Mas havia um dado curioso. Das 330 mil crianças abusadas, 216 mil tinham sido abusadas por padres, ao passo que 114 mil, representando mais de um terço do total, tinham sido abusadas por laicos agindo no seio da Igreja. Este era um número impressionante. Então, como se não bastassem já os padres, qualquer malfeitor entra por ali dentro, cobre-se com o manto diáfano da Igreja, e desata a abusar livremente crianças?

Sim, é isso mesmo. Uma das partes mais interessantes do relatório refere-se precisamente aos abusos cometidos no seio dos movimentos laicais que nos últimos anos se desenvolveram dentro da Igreja, e de que o Movimento dos Focolares é um exemplo paradigmático.

O relatório diz que estes movimentos funcionam em regime de roda livre dentro da Igreja, sem qualquer controlo da hierarquia eclesiástica. Ora, se os padres que são educados para uma vida consagrada e estão sujeitos ao escrutínio dos seus pares e da hierarquia, abusam crianças, o que esperar de qualquer patife que se junta a um movimento laical e se cobre com o manto de santidade da Igreja?

Não surpreende que tenha sido durante os trabalhos da CIASE que, em 2020, rebentou o escândalo sobre os abusos sexuais de menores no seio do Movimento dos Focolares - uma seita religiosa laica aprovada pela Igreja Católica para suprir a quebra de fieis - e que levou à demissão de três dos seus mais altos responsáveis em França (cf. aqui).

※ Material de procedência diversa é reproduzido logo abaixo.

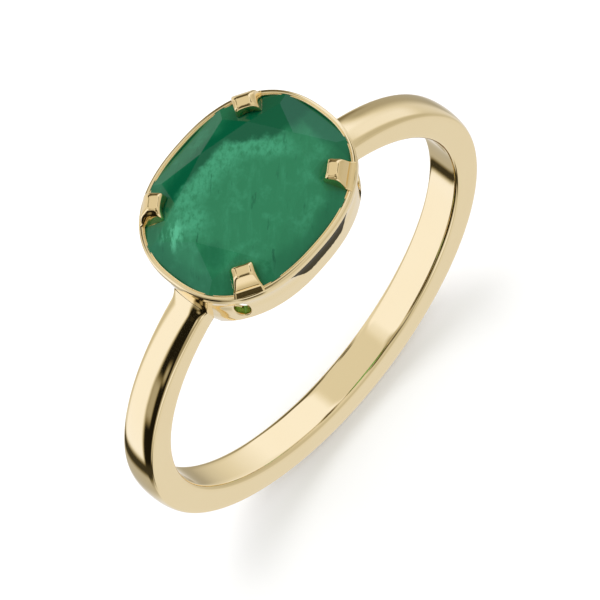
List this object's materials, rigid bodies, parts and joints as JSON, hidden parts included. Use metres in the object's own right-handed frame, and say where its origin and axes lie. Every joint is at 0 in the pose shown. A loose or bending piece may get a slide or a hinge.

Para controlar os danos, o próprio Movimento dos Focolares contratou a consultora britânica GCPS mas só para investigar os abusos de JMM, um membro dos Focolares que abusou crianças ao longo de mais de 30 anos entre a década de 60 e a década de 90 e que, entretanto, tinha sido expulso do Movimento em 2016.

O relatório foi publicado no passado mês de Março e é arrasador (cf. aqui).  JMM era um abusador serial de rapazinhos, os seus abusos eram do conhecimento da hierarquia em França e também em Rocca di Papa (Roma), onde se situa a sede do Movimento. JMM não era um caso isolado, pois existia uma cultura generalizada de abusos sexuais de menores no seio do Movimento. Finalmente, JMM era um amigo pessoal da fundadora, Chiara Lubich, sobre quem decorria um processo de beatificação no seio da Igreja.

Para o juiz, este relatório deve ter sido de mais. Ele próprio é um membro activo do Movimento dos Focolares porque - escusado será dizer - onde existe sexo e igreja, o juiz está lá metido. O relatório deitava por terra qualquer chance de Chiara Lubich, uma figura que ele tanto admira, algum dia vir a ser considerada santa. Finalmente, triste coincidência, JMM exerceu durante mais de 20 anos em França, a função que o juiz exerce desde há anos no seio do Movimento em Portugal - editor da revista Cidade Nova (Nouvelle Cité, na verão francesa, que é a revista oficial do Movimento).

No espaço de seis meses, este era o segundo relatório e, como o primeiro, verdadeiramente accablant. Também agora, havia sexo,  havia igreja e havia juiz, este metido entre os Focolares.

E como reagiu o juiz?

Desta vez, ficou em silêncio - um silêncio accablant.